LOUISVILLE, KY (WAVE) - Just hours after Kentucky Gov. Matt Bevin blasted Louisville Mayor Greg Fischer about budget issues and the state’s crumbling pension, Fischer, surrounded by Metro Council members, struck back as he presented a plan to avoid massive budget cuts.
Bevin wrote a 2.5-page letter to Fischer on Wednesday, claiming the mayor is “oblivious” to Kentucky’s ongoing pension crisis, and adding that Fischer must “report the facts as they exist and not as you would wish them to be.”
That second jab was in response to Fischer’s blaming the “increased pension obligation by Frankfort,” as Bevin pointed out in the opening sentence of his letter.
Also in the letter, Bevin claimed the Annual Required Contribution payments made to the County Employees Retirement System are “based on assumptions for investment returns, payroll growth, inflation and life expectancy of retirees.” Bevin wrote that Metro Louisville’s ARC payments “were significantly less than they should have been due to gross mismanagement of the actuarial and investment processes.”
But at a late-afternoon news conference, Fischer said the ARC payments have been made as they should have been. He directly hit back at the governor.
“It was ill-informed and political,” Fischer said of the letter. “We agree we have a problem on budgets. And let’s stop the play time and stop the distractions and get to work on the problem.”
Watch the full press conference below. (Story continues after video)
“Metro Government has paid its pension bill to the Kentucky Retirement Systems 100 percent of the time, every year, as mandated by Kentucky state statute,” he said. “CERS is not in crisis, unlike several of the retirement systems across the state.”
Still, a major tax hike might loom for Louisvillians in order to account for the city’s rising pension requirements and avoid significant cuts to the budget.
“Frankfort has not provided us the tools and flexibility we need,” Fischer said. “We should have the ability ... to have a restaurant tax. We don’t have that. We should have the ability to have a local option sales tax, like 80 percent of the cities around the country already have. We should have proportional representation on the Kentucky Employee Retirement Systems Board.”
Fischer laid out some specifics of his new revenue plan. Residents would pay more for home, marine and life insurance, but auto insurance rates would not increase, a sticking point for many.
That would mean the average family’s home insurance bill could increase by about $12 to $13 a month, according to Fischer. He admitted it would be a difficult ask for those struggling to pay their bills.
“My team and I have managed difficult budget challenges these past eight years without having to ask for a tax increase,” Fischer said. “But this mandate from the Kentucky retirement system is out of our control.”
Should such a revenue plan pass, the city would avoid staff cuts in almost every department, most notably police and fire.

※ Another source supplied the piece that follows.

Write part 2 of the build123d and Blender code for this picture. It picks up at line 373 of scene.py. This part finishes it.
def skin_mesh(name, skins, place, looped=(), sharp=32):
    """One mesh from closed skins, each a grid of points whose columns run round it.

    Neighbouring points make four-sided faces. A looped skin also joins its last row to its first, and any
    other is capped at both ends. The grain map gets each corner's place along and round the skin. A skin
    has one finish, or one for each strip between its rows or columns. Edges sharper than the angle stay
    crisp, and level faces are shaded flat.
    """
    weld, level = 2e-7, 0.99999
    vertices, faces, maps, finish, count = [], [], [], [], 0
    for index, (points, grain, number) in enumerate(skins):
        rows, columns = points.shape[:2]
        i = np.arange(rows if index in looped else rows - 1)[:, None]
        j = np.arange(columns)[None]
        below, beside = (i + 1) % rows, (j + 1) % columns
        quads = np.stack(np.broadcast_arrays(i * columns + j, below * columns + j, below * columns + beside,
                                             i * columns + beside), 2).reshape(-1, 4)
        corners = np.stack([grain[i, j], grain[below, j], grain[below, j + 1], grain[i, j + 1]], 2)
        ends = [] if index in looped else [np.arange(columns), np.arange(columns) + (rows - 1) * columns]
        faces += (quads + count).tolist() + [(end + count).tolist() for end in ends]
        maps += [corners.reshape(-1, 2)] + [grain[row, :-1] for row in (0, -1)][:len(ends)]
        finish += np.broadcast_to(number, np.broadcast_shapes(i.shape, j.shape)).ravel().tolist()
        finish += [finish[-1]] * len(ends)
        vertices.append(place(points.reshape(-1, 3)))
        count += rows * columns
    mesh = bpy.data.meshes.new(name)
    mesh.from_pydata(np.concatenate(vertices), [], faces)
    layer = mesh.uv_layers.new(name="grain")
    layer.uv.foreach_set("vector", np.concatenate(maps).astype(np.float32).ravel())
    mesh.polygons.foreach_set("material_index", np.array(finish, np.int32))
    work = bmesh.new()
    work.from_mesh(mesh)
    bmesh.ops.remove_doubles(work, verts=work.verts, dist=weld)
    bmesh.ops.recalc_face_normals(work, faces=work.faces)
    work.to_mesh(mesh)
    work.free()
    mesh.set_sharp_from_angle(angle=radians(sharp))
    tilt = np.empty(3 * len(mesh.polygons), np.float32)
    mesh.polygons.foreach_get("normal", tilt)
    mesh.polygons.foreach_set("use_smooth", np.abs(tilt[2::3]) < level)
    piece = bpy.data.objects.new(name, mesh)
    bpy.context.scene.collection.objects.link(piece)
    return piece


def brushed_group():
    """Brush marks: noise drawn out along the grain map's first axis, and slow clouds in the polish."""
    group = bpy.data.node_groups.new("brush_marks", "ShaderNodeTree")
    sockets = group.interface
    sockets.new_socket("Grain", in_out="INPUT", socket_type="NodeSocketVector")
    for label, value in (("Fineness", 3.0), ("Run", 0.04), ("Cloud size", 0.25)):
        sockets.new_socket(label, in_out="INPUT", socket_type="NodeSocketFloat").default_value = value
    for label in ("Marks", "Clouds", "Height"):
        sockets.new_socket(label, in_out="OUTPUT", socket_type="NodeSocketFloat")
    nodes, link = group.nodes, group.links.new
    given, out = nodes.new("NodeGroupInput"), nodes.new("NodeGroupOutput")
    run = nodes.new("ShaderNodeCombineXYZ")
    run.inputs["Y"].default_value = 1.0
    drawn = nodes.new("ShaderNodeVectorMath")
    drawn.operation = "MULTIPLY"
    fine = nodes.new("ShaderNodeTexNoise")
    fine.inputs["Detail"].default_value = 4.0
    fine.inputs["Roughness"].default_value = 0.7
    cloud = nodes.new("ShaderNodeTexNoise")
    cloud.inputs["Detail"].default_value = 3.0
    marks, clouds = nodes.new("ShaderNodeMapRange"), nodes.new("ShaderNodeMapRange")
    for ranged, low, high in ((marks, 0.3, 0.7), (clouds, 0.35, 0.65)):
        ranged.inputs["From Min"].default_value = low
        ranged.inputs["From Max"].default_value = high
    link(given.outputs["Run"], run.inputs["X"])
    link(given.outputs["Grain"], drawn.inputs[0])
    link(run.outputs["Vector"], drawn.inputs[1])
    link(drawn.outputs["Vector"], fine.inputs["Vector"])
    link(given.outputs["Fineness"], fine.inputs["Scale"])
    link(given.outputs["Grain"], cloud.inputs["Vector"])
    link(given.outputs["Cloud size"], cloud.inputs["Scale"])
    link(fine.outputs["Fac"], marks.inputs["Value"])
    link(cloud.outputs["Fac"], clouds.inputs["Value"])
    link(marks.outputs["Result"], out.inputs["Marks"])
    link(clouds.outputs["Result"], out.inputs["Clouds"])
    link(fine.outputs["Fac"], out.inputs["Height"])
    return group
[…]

“There’s no way to address a $65 million shortfall without impacting public safety,” Fischer said, adding that the biggest piece of the city’s budget is personnel -- $485 million worth. One hundred police officers would be cut in the first year of the budget if the new revenue plan isn’t passed, and a total of 250 over the next four years. “That’s where the money is."

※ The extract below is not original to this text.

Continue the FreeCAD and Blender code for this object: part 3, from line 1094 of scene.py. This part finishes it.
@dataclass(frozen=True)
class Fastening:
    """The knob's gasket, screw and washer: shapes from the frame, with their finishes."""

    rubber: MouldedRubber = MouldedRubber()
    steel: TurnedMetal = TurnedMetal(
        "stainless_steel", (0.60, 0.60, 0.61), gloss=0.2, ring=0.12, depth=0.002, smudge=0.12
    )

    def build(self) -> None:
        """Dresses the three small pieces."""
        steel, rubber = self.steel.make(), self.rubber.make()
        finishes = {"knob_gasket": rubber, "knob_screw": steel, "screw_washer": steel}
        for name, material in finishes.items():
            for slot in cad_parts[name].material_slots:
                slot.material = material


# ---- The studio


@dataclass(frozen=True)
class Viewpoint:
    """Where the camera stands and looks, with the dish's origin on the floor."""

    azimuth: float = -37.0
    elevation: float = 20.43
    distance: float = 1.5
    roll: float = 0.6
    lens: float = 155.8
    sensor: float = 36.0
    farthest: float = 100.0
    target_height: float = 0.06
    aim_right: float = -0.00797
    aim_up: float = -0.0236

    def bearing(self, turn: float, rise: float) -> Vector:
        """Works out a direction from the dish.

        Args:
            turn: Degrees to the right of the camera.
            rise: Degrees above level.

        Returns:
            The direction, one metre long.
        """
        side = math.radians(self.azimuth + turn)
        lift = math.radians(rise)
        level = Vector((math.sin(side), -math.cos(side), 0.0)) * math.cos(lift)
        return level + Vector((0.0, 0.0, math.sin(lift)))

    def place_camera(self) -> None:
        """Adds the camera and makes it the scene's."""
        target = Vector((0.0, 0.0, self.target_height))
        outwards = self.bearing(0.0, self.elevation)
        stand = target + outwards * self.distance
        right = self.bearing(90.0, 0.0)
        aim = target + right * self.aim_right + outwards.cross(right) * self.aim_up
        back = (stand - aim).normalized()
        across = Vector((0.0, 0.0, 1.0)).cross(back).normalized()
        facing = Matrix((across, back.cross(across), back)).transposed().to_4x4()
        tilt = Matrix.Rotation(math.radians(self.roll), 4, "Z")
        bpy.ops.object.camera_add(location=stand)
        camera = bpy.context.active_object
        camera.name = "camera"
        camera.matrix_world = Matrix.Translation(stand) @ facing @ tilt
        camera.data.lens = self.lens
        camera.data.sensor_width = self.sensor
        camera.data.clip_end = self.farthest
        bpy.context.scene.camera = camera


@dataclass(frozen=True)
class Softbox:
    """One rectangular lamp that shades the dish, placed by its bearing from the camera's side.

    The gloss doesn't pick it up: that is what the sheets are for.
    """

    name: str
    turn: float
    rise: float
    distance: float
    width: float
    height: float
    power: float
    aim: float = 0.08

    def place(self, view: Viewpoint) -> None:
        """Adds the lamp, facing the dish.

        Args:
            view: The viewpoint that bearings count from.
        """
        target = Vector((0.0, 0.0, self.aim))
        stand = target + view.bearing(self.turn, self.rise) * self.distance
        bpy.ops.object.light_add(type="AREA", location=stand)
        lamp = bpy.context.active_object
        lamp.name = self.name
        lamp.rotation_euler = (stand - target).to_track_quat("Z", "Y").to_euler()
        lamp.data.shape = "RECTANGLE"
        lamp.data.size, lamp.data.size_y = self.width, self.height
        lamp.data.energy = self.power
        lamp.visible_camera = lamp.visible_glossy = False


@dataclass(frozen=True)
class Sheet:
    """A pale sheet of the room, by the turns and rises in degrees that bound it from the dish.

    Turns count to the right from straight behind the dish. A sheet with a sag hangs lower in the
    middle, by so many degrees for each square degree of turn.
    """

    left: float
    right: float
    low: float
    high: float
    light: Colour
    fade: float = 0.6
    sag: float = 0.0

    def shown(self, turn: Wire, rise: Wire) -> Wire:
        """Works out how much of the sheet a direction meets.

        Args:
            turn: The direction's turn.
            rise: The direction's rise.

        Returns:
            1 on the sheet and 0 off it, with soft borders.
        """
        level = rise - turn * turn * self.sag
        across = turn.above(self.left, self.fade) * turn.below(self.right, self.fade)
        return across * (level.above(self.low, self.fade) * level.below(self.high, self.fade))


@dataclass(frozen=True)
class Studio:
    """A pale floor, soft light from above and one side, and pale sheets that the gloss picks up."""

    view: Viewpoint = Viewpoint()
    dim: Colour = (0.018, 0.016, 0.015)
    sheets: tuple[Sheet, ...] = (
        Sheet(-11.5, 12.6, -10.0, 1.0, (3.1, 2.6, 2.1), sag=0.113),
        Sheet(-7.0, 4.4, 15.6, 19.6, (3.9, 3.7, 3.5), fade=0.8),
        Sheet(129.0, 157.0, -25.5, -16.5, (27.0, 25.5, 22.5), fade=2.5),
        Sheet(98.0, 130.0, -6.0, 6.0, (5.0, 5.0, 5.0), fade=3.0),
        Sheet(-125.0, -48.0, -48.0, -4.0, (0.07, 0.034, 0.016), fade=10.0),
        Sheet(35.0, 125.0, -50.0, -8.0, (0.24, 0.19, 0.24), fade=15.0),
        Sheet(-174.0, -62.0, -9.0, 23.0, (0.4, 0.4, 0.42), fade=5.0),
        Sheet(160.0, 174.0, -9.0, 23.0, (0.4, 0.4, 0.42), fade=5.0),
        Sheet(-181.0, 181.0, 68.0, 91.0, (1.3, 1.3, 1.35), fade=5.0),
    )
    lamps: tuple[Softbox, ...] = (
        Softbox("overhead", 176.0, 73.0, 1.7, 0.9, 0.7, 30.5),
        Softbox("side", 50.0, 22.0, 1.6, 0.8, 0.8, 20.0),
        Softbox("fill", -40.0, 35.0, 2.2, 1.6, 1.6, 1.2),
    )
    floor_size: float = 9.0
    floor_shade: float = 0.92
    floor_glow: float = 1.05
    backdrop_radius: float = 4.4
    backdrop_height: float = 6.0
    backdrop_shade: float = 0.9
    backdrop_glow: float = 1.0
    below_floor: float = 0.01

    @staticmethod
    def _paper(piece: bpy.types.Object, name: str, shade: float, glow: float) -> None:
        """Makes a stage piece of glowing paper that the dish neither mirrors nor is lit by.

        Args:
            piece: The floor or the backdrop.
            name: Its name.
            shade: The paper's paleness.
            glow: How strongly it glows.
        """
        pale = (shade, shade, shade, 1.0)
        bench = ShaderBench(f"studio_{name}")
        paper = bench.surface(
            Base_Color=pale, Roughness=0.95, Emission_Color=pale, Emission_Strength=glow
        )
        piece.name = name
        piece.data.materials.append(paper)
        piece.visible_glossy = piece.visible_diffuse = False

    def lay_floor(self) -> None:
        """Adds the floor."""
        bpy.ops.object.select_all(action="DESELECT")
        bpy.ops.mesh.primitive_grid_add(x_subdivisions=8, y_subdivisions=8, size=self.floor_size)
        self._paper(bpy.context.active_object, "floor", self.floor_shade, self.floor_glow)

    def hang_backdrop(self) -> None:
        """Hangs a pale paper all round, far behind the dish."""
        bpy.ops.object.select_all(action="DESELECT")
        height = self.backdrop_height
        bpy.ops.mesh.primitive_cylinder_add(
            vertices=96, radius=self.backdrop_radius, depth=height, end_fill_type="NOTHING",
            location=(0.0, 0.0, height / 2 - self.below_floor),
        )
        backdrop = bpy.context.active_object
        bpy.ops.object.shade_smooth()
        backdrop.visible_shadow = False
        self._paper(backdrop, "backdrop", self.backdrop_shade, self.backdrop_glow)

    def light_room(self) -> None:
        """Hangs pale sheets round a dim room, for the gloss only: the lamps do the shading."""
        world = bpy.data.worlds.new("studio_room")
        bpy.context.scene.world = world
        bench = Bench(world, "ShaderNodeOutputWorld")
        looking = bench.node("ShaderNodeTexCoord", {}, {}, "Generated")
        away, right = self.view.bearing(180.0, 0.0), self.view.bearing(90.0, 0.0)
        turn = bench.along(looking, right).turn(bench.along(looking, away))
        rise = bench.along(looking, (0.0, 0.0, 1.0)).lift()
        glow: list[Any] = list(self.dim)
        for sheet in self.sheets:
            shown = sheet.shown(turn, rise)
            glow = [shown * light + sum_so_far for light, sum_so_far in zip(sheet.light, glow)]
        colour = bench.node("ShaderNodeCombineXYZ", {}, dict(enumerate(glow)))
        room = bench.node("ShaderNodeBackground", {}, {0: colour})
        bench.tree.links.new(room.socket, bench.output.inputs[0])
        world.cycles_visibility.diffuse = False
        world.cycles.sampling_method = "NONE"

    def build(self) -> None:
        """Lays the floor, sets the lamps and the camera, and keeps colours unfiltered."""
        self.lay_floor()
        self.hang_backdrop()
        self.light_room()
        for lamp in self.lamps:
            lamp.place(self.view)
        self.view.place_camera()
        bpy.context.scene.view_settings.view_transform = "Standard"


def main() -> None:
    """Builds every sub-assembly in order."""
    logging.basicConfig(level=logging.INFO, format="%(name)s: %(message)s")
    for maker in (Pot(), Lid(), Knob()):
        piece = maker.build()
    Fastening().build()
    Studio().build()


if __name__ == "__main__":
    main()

Other possible cuts, should the revenue plan fall short, include the closures of several libraries, community centers, neighborhood places and city pools, among others.

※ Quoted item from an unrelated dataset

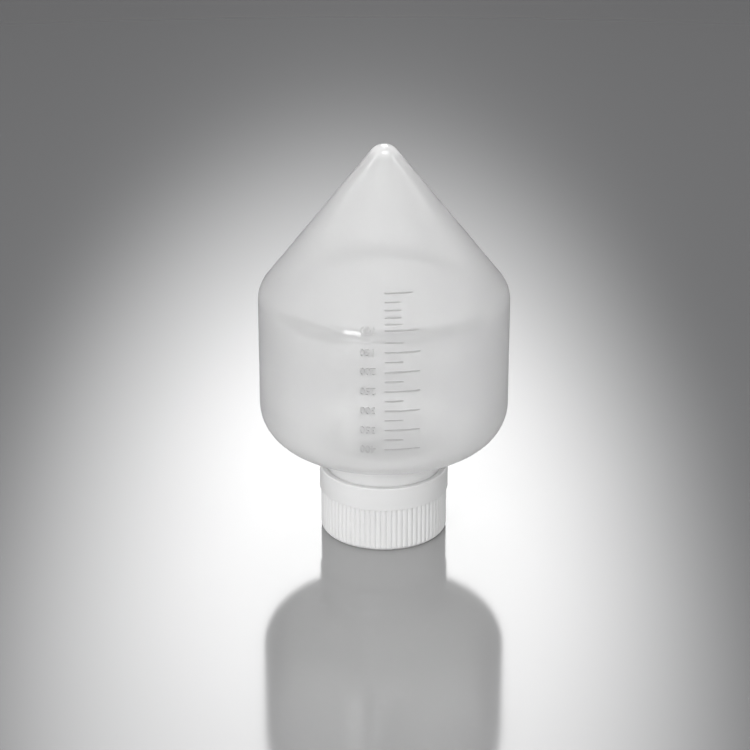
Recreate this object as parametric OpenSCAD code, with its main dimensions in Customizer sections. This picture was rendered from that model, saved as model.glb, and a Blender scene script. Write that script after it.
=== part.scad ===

When trying to convey how his city budget has performed compared to 19 peer cities, Fischer painted a pretty picture:
“Louisville has the fourth-fewest city government employees, per capita,” he said, adding that St. Louis has one city worker per 46 residents, Nashville has one per 74 residents and Louisville has one per 123 residents. “We’re delivering our city services with far-fewer employees, per capita, than 15 of our 19 peer cities.”